Further, paragraph 191 of PS LA 2005/24 provides:

191. The approach outlined in this practice statement (refer to paragraphs 75 to 150) to the counterfactual and the sole or dominant purpose test in Part IVA is relevant (except that amendments corresponding to the 2013 amendments of Part IVA have not been made to section 67) and should be taken into account by Tax officers who are considering the application of section 67 of the FBTAA.

Under the Plan, if an EST was not used, no fringe benefits tax would be payable and nor is it likely that benefits provided to employees under other alternative remuneration plans would result in fringe benefits tax being payable.
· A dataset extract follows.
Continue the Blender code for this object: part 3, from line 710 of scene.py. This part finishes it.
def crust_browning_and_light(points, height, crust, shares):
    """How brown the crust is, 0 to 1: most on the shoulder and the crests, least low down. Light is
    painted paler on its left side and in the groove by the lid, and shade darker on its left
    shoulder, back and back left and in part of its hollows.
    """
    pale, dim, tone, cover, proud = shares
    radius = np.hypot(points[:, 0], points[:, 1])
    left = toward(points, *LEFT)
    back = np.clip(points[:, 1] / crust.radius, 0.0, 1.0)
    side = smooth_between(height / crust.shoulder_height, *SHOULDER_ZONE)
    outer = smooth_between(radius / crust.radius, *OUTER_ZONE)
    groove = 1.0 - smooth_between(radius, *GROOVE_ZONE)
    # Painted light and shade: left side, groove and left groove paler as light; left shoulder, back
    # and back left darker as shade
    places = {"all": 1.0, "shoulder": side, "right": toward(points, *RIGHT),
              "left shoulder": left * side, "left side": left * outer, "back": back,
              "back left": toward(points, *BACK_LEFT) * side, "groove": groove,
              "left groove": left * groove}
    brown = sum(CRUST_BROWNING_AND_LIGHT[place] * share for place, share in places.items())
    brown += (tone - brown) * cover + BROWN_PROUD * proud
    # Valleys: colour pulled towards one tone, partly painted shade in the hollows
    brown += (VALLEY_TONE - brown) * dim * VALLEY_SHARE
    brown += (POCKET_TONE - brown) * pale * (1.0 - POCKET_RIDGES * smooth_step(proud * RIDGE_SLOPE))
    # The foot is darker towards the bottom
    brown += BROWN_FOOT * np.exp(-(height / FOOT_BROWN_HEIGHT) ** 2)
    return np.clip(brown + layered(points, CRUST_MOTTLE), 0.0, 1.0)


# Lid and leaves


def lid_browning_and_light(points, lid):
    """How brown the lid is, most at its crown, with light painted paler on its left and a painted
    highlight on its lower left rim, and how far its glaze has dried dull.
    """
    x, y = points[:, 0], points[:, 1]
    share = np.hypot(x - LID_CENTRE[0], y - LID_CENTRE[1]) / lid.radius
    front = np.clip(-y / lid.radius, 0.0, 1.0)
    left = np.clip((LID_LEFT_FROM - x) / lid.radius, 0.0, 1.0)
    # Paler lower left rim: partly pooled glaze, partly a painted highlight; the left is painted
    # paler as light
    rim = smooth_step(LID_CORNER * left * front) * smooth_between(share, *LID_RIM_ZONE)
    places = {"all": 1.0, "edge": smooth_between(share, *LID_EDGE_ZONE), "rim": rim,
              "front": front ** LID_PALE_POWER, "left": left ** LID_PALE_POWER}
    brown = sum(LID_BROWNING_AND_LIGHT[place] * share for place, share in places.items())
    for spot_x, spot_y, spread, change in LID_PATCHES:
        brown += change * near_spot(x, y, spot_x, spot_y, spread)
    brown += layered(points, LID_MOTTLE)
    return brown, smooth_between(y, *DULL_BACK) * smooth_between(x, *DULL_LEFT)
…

In addition, under the Plan arrangements (with an EST), the benefits provided by way of irretrievable contributions to the EST and the provision of Rights (and the Company A shares received on their vesting) and Deferred and Exempt Share Awards to eligible employees are excluded from the definition of a fringe benefit for the reasons given in the responses to questions 6 and 7 above. Therefore, as these benefits have been excluded from the definition of a fringe benefit, no fringe benefit arises and no fringe benefits tax will be payable by using an EST with the Plan. Also, as there would be no fringe benefits tax payable under the Plan without the use of an EST (and nor likely would fringe benefits tax be payable under other alternative remuneration plans), the fringe benefits tax liability is not any less than it would have been but for the arrangement.
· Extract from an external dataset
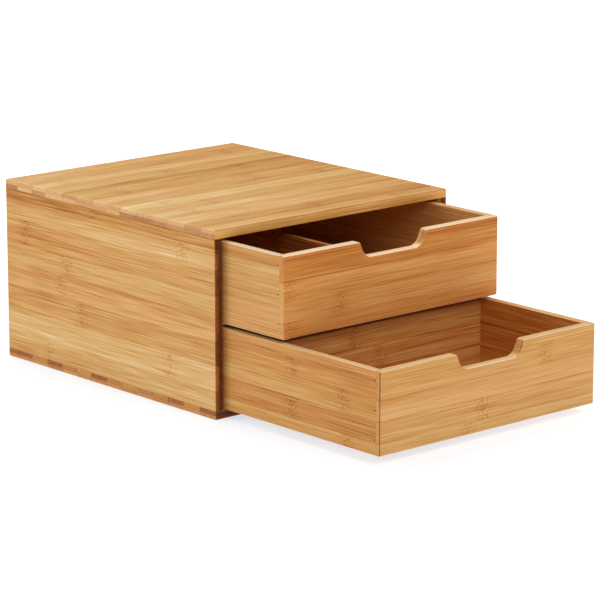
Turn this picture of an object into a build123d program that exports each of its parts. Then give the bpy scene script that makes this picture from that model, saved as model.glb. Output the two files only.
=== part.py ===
from build123d import *
import os
from math import radians, tan

# Bamboo table box with two open-topped drawers, for tea bags.
#
# The case is a butted and dowelled box with a thin shelf between its two drawers and
# a thin back panel let into grooves. Each drawer has a front that is rabbeted over
# the ends of its sides, a back between the sides, and small pins through the corners,
# all round a thin bottom panel that sits in grooves.
#
# Origin: the middle of the case's footprint, on the surface that it stands on.
# X runs to the right as seen from the front, Y to the rear and Z up. The two drawers
# are drawn pulled out, each by its own distance. All sizes are in millimetres.

# ---------------------------------------------------------------- the case
case_width = 300.0
case_depth = 330.0
panel = 9.0                 # thickness of the top, the bottom and the two sides
case_ease = 2.0             # rounding of the case's outer arrises
opening_ease = 0.8          # rounding of the arrises round the front opening

shelf_thickness = 3.0
shelf_housing = 3.0         # depth of its grooves in the side panels
shelf_setback = 5.0         # its front edge stands this far inside the case
shelf_notch = 6.0           # its front corners are notched over the groove ends

back_thickness = 4.0
back_housing = 4.0          # depth of its grooves, all round
back_setback = 6.0          # from the rear of the case to the back panel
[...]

Accordingly, the Commissioner will not make a determination that section 67 of the FBTAA 1986 applies to include an amount in the aggregate fringe benefits amount of Company A or any subsidiary member of the Company A income tax consolidated group in relation to a tax benefit obtained from the irretrievable cash contributions made by Company A or any subsidiary member of the Company A income tax consolidated group to the Trustee of the EST to fund the subscription for or acquisition on-market of shares in Company A.